# Data section

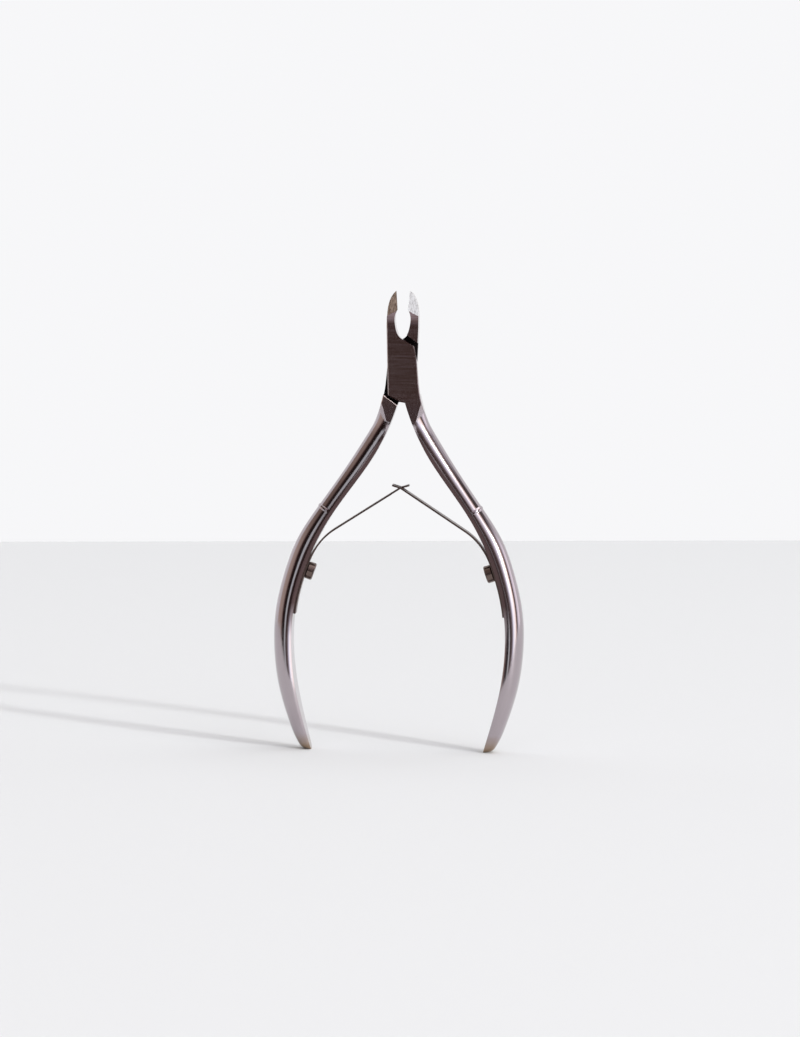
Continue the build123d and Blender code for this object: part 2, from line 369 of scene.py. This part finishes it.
def small_metal(name, colour, roughness, stretch):
    """Steel of a small piece: fine lines along the axes of small factor, and a little drift in colour."""
    material, tree, shader = new_material(name)
    shader.inputs["Metallic"].default_value = 1.0
    place = parts_of(tree, tree.nodes.new("ShaderNodeTexCoord").outputs["Object"])
    scaled = [product(tree, place[i], stretch[i]) for i in range(3)]
    lines = fine_lines(tree, *scaled, SMALL_PIECE_SCALE)
    tree.links.new(ramp(tree, lines, *WIDE_CONTRAST, *roughness), shader.inputs["Roughness"])
    darker = tuple(DARKER_SHARE * c for c in colour)
    tree.links.new(blend_colour(tree, lines, darker, colour), shader.inputs["Base Color"])
    add_relief(tree, shader, lines, SMALL_PIECE_RELIEF)
    return material


def table_paint():
    """Matt pale paint of the table."""
    material, _, shader = new_material("table_paint")
    shader.inputs["Base Color"].default_value = (*TABLE_COLOUR, 1)
    shader.inputs["Roughness"].default_value = TABLE_ROUGHNESS
    shader.inputs["Specular IOR Level"].default_value = TABLE_SHEEN
    return material


def wall_light():
    """Even glow of the wall behind the table."""
    material, tree, _ = new_material("wall_light")
    tree.nodes.clear()
    light = tree.nodes.new("ShaderNodeEmission")
    light.inputs["Color"].default_value = (*WALL_COLOUR, 1)
    light.inputs["Strength"].default_value = WALL_STRENGTH
    out = tree.nodes.new("ShaderNodeOutputMaterial")
    tree.links.new(light.outputs["Emission"], out.inputs["Surface"])
    return material


def panel(name, corners, material):
    """A four-cornered stage panel."""
    mesh = bpy.data.meshes.new(name)
    mesh.from_pydata(corners, [], [(0, 1, 2, 3)])
    ob = bpy.data.objects.new(name, mesh)
    ob.data.materials.append(material)
    bpy.context.collection.objects.link(ob)


def area_light(name, azimuth, elevation, distance, size, power):
    """A square softbox. Azimuth 0 is to the camera's right, and 90 is straight towards the camera."""
    data = bpy.data.lights.new(name, "AREA")
    data.shape = "SQUARE"
    data.size = size
    data.energy = power
    ob = bpy.data.objects.new(name, data)
    a, e = radians(azimuth), radians(elevation)
    ob.location = turned(cos(a) * cos(e) * distance, -sin(a) * cos(e) * distance, sin(e) * distance)
    ob.rotation_euler = (LIGHT_AIM - ob.location).to_track_quat("-Z", "Y").to_euler()
    bpy.context.collection.objects.link(ob)


def colours_along(tree, value, stops):
    """A colour ramp over a value, through (position, colour) stops, as shares of the room's peak."""
    node = tree.nodes.new("ShaderNodeValToRGB")
    tree.links.new(value, node.inputs["Fac"])
    elements = node.color_ramp.elements
    elements[0].position = stops[0][0]
    elements[1].position = stops[-1][0]
    for position, _ in stops[1:-1]:
        elements.new(position)
    for element, (_, colour) in zip(elements, stops):
        element.color = (*[c / ROOM_PEAK for c in colour], 1)
    return node.outputs["Color"]


def room():
    """World light: colours that change round the room, an upper room, and the pale screen."""
    world = bpy.data.worlds.new("room")
    world.use_nodes = True
    tree = world.node_tree
    turn = tree.nodes.new("ShaderNodeMapping")
    turn.inputs["Rotation"].default_value = (0, 0, -radians(CAMERA_AZIMUTH))
    tree.links.new(tree.nodes.new("ShaderNodeTexCoord").outputs["Generated"], turn.inputs["Vector"])
    x, y, z = parts_of(tree, turn.outputs["Vector"])

    # The radial gradient runs from 0 to 1 once round, and is 0.25 straight in front
    around = tree.nodes.new("ShaderNodeTexGradient")
    around.gradient_type = "RADIAL"
    tree.links.new(turn.outputs["Vector"], around.inputs["Vector"])
    placed = [((0.25 + angle / 360) % 1.0 if angle < 270 else 1.0, colour) for angle, colour in ROOM]
    walls = colours_along(tree, around.outputs["Fac"], sorted(placed))

    front = ramp(tree, y, *STRAIGHT_IN_FRONT, *FADE_OUT)
    near_above = product(tree, ramp(tree, z, *FRONT_CEILING_START), front)
    above = maths(tree, "MAXIMUM", near_above, ramp(tree, z, *CEILING_START))
    ceiling = colours_along(tree, ramp(tree, x, -1.0, 1.0),
                            [((place + 1) / 2, colour) for place, colour in CEILING])
    light = blend_colour(tree, above, walls, ceiling)

    slant = maths(tree, "MULTIPLY_ADD", x, SCREEN_SLANT, z)
    screen = product(tree, ramp(tree, x, *SCREEN_LEFT), ramp(tree, x, *SCREEN_RIGHT, *FADE_OUT),
                     ramp(tree, slant, *SCREEN_BOTTOM), ramp(tree, slant, *SCREEN_TOP, *FADE_OUT))
    background = tree.nodes["Background"]
    tree.links.new(blend_colour(tree, screen, light, SCREEN_COLOUR), background.inputs["Color"])
    background.inputs["Strength"].default_value = ROOM_PEAK * ROOM_POWER
    bpy.context.scene.world = world


def studio():
    """Pale table, paler wall behind it, a small key light from the right and soft light from above."""
    skew = PANEL_REACH * TABLE_EDGE_SLOPE
    left, right, far = -PANEL_REACH, PANEL_REACH, TABLE_EDGE + WALL_DISTANCE
    panel("table", [turned(left, -TABLE_FRONT), turned(right, -TABLE_FRONT),
                    turned(right, TABLE_EDGE + skew), turned(left, TABLE_EDGE - skew)], table_paint())
    panel("wall", [turned(left, far, WALL_BOTTOM), turned(right, far, WALL_BOTTOM),
                   turned(right, far, WALL_TOP), turned(left, far, WALL_TOP)], wall_light())
    area_light("key", *KEY_LIGHT)
    area_light("overhead", *OVERHEAD_LIGHT)
    room()
    bpy.context.scene.view_settings.view_transform = "Standard"


def set_material(ob, material):
    """Give a piece this material alone."""
    ob.data.materials.clear()
    ob.data.materials.append(material)


camera()
studio()

lever_steel = lever_metal("lever_steel")
strip_steel = small_metal("strip_steel", STRIP_COLOUR, STRIP_ROUGHNESS, STRIP_STRETCH)
screw_steel = small_metal("screw_steel", SCREW_COLOUR, SCREW_ROUGHNESS, SCREW_STRETCH)

set_material(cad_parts["pivot_rivet"], lever_steel)
for screw in ("left_spring_screw", "right_spring_screw"):
    set_material(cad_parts[screw], screw_steel)


# Shape of the handles (mm), as in the CAD model but with a lower bead: inner face of the right handle as
# (x, height), and sections as (distance along it, depth, half width, place of the widest point as a
# share of the depth)
MM = 0.001
INNER_EDGE = ((0.2, 77.6), (2.0, 71.8), (6.25, 63.2), (14.9, 50.75), (20.3, 39.6), (22.7, 30.0),
              (23.05, 23.7), (22.25, 14.7), (20.55, 7.0), (18.6, 0.0))
BEAD_DISTANCE = 30.3
BEAD_HALF_LENGTH = 0.55
BEAD_HEIGHT = 0.16
BEAD_SINK = 0.1
WIDEST = 0.3
SECTIONS = ((0, 5.9, 6.2, 0), (3.1, 4.6, 4.7, 0), (6.8, 3.4, 3.1, 0.05), (11, 3.55, 2.75, 0.2),
            (20, 3.65, 2.5, WIDEST), (BEAD_DISTANCE, 3.5, 2.65, WIDEST), (34, 3.75, 2.8, WIDEST),
            (38, 4.05, 2.95, WIDEST), (42, 4.08, 3.13, WIDEST), (46, 4.0, 3.33, WIDEST),
            (50, 4.0, 3.55, WIDEST), (54, 4.02, 3.78, WIDEST), (60, 3.98, 4.12, WIDEST),
            (64, 3.92, 4.33, WIDEST), (68, 3.8, 4.42, WIDEST), (71, 3.62, 4.25, WIDEST),
            (74, 3.4, 3.9, WIDEST), (77, 3.14, 3.45, WIDEST))
# The last sections, measured back from the tip
TIP_SECTIONS = ((4.2, 2.87, 3.0, WIDEST), (1.9, 2.35, 2.5, WIDEST), (0.5, 1.4, 1.9, WIDEST),
                (0, 0.5, 1.2, WIDEST))
# The smooth handle begins here, and the box's copy reaches a little past it
HANDLE_START = 13.0
BOX_OVERLAP = 0.02
# Rings of vertices: their spacing, the number over the tip, and the points of one ring
RING_STEP = 0.5
BEAD_RING_STEP = 0.07
TIP_LENGTH = 3
TIP_RINGS = 25
ROUND_POINTS = 48
FLAT_POINTS = 6
# Third part of the "lay" attribute, which keeps the streaks of the back and of the inner face apart
BACK_LAY = 0.1
INNER_LAY = 0.2
ARC_SAMPLES = 2001
TANGENT_STEP = 0.01
MERGE_DISTANCE = 1e-7
SHARP_ANGLE = 14
LEAF_STEP = 0.0006


def spline(knots, values):
    """Smooth curve through values at knots, as a function. Its bending is nought at both ends."""
    knots = np.array(knots, float)
    values = np.array(values, float)
    gaps = np.diff(knots)
    slopes = np.diff(values, axis=0) / gaps[:, None]
    system = np.eye(len(knots))
    right = np.zeros_like(values)
    for i in range(1, len(knots) - 1):
        system[i, i - 1:i + 2] = gaps[i - 1], 2 * (gaps[i - 1] + gaps[i]), gaps[i]
        right[i] = 6 * (slopes[i] - slopes[i - 1])
    bends = np.linalg.solve(system, right)

    def at(t):
        i = int(np.clip(np.searchsorted(knots, t) - 1, 0, len(gaps) - 1))
        gap, before, after = gaps[i], t - knots[i], knots[i + 1] - t
        return (bends[i] * after ** 3 / (6 * gap) + bends[i + 1] * before ** 3 / (6 * gap)
                + (values[i] / gap - bends[i] * gap / 6) * after
                + (values[i + 1] / gap - bends[i + 1] * gap / 6) * before)
    return at


def lengths_along(points):
    """Length of a path of points up to each of them."""
    return np.concatenate([[0], np.cumsum(np.linalg.norm(np.diff(points, axis=0), axis=1))])


def inner_line():
    """Inner face of the right handle as a function of the distance along it, and its full length."""
    chords = lengths_along(np.array(INNER_EDGE))
    curve = spline(chords, INNER_EDGE)
    fine = np.linspace(0, chords[-1], ARC_SAMPLES)
    lengths = lengths_along(np.array([curve(t) for t in fine]))
    return lambda distance: curve(np.interp(distance, lengths, fine)), lengths[-1]


inner_point, handle_length = inner_line()


def handle_frame(distance):
    """Point on the inner face, direction down the handle and direction out of its back, in XZ."""
    down = inner_point(min(distance + TANGENT_STEP, handle_length)) - inner_point(distance - TANGENT_STEP)
    down = down / np.linalg.norm(down)
    return inner_point(distance), down, np.array([-down[1], down[0]])


def lever_piece(name, mesh, lever):
    """A forged piece that moves with its lever and stands in for part of the lever's CAD mesh."""
    piece = bpy.data.objects.new(name, mesh)
    bpy.context.collection.objects.link(piece)
    set_material(piece, lever_steel)
    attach(piece, lever + "_body")
    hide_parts(lever)


def handle(name, lever, side):
    """Smooth copy of a lever's handle below the box. Side is 1 on the right and -1 on the left."""
    rows = SECTIONS + tuple((handle_length - d, *rest) for d, *rest in TIP_SECTIONS)
    sizes = spline([row[0] for row in rows], [row[1:] for row in rows])
    bead_start = BEAD_DISTANCE - 2 * BEAD_HALF_LENGTH
    bead_end = BEAD_DISTANCE + 2 * BEAD_HALF_LENGTH
    distances = np.concatenate([np.arange(HANDLE_START, bead_start, RING_STEP),
                                np.arange(bead_start, bead_end, BEAD_RING_STEP),
                                np.arange(bead_end, handle_length - TIP_LENGTH, RING_STEP),
                                np.linspace(handle_length - TIP_LENGTH, handle_length, TIP_RINGS)])
    verts = []
    lay = []
    for distance in distances:
        start, _, out = handle_frame(distance)
        depth, half_width, widest = sizes(distance)
        from_bead = (distance - BEAD_DISTANCE) / BEAD_HALF_LENGTH
        hump = max(0, BEAD_HEIGHT - (BEAD_HEIGHT + BEAD_SINK) * from_bead ** 2)
        centre = widest * depth
        radius = depth - centre
        half_arc = acos(-centre / radius)
        turns = np.linspace(-half_arc, half_arc, ROUND_POINTS)
        ring = []
        for turn in turns:
            # The bead is full height over the back and fades towards the inner face
            rise = hump * min(max(2 * cos(turn), 0), 1)
            ring.append((centre + (radius + rise) * cos(turn), (half_width + rise) * sin(turn)))
        edge = ring[-1][1]
        flat = [edge * (1 - 2 * i / (FLAT_POINTS - 1)) for i in range(FLAT_POINTS)]
        for depth_here, y in ring + [(0, y) for y in flat]:
            x, z = start + out * depth_here
            verts.append((side * x * MM, side * y * MM, max(z, 0) * MM))
        lay += [(half_width * turn * MM, distance * MM, side * BACK_LAY) for turn in turns]
        lay += [(y * MM, distance * MM, side * INNER_LAY) for y in flat]

    # Faces between the rings, leaving out the seam where the back ends and the inner face begins,
    # and one face that closes the tip
    count = ROUND_POINTS + FLAT_POINTS
    faces = []
    for row in range(len(distances) - 1):
        for i in range(count - 1):
            if i != ROUND_POINTS - 1:
                a = row * count + i
                faces.append((a, a + 1, a + 1 + count, a + count))
    faces.append(tuple((len(distances) - 1) * count + i for i in range(ROUND_POINTS)))
    mesh = bpy.data.meshes.new(name)
    mesh.from_pydata(verts, [], faces)
    mesh.attributes.new("lay", "FLOAT_VECTOR", "POINT").data.foreach_set("vector", np.array(lay).ravel())
    mesh.polygons.foreach_set("use_smooth", [True] * len(mesh.polygons))
    mesh.polygons[len(faces) - 1].use_smooth = False
    lever_piece(name, mesh, lever)


def box_part(name, lever, side):
    """Copy of a lever's jaw and box, cut off where the smooth handle begins."""
    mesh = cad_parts[lever].data.copy()
    start, down, _ = handle_frame(HANDLE_START + BOX_OVERLAP)
    bm = bmesh.new()
    bm.from_mesh(mesh)
    bmesh.ops.remove_doubles(bm, verts=bm.verts, dist=MERGE_DISTANCE)
    geom = bm.verts[:] + bm.edges[:] + bm.faces[:]
    bmesh.ops.bisect_plane(bm, geom=geom, plane_co=(side * start[0] * MM, 0, start[1] * MM),
                           plane_no=(side * down[0], 0, down[1]), clear_outer=True)
    for face in bm.faces:
        face.smooth = True
    bm.to_mesh(mesh)
    bm.free()
    if mesh.attributes.get("custom_normal"):
        mesh.attributes.remove(mesh.attributes["custom_normal"])
    mesh.set_sharp_from_angle(angle=radians(SHARP_ANGLE))
    lever_piece(name, mesh, lever)


handle("right_handle", "front_lever", 1)
handle("left_handle", "rear_lever", -1)
box_part("front_box", "front_lever", 1)
box_part("rear_box", "rear_lever", -1)


def leaf(node):
    """The leaf spring, copied with rings of vertices along it at even steps."""
    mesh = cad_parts[node].data.copy()
    piece = bpy.data.objects.new(node + "_strip", mesh)
    bpy.context.collection.objects.link(piece)
    corner_low, corner_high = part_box(node)
    bm = bmesh.new()
    bm.from_mesh(mesh)
    for i in range(1, int((corner_high.x - corner_low.x) / LEAF_STEP)):
        geom = bm.verts[:] + bm.edges[:] + bm.faces[:]
        bmesh.ops.bisect_plane(bm, geom=geom, plane_co=(corner_low.x + i * LEAF_STEP, 0, 0),
                               plane_no=(1, 0, 0))
    bm.to_mesh(mesh)
    bm.free()
    set_material(piece, strip_steel)
    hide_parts(node)
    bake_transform(piece)


leaf("left_spring")
leaf("right_spring")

# Exercise instructions
From the line containing "mesh = cad_parts[node].data.copy()" down to the final line of the data, write out every line exactly; both the first and last of these belong in your answer, and nothing else does.

# Answer to the problem
    mesh = cad_parts[node].data.copy()
    piece = bpy.data.objects.new(node + "_strip", mesh)
    bpy.context.collection.objects.link(piece)
    corner_low, corner_high = part_box(node)
    bm = bmesh.new()
    bm.from_mesh(mesh)
    for i in range(1, int((corner_high.x - corner_low.x) / LEAF_STEP)):
        geom = bm.verts[:] + bm.edges[:] + bm.faces[:]
        bmesh.ops.bisect_plane(bm, geom=geom, plane_co=(corner_low.x + i * LEAF_STEP, 0, 0),
                               plane_no=(1, 0, 0))
    bm.to_mesh(mesh)
    bm.free()
    set_material(piece, strip_steel)
    hide_parts(node)
    bake_transform(piece)


leaf("left_spring")
leaf("right_spring")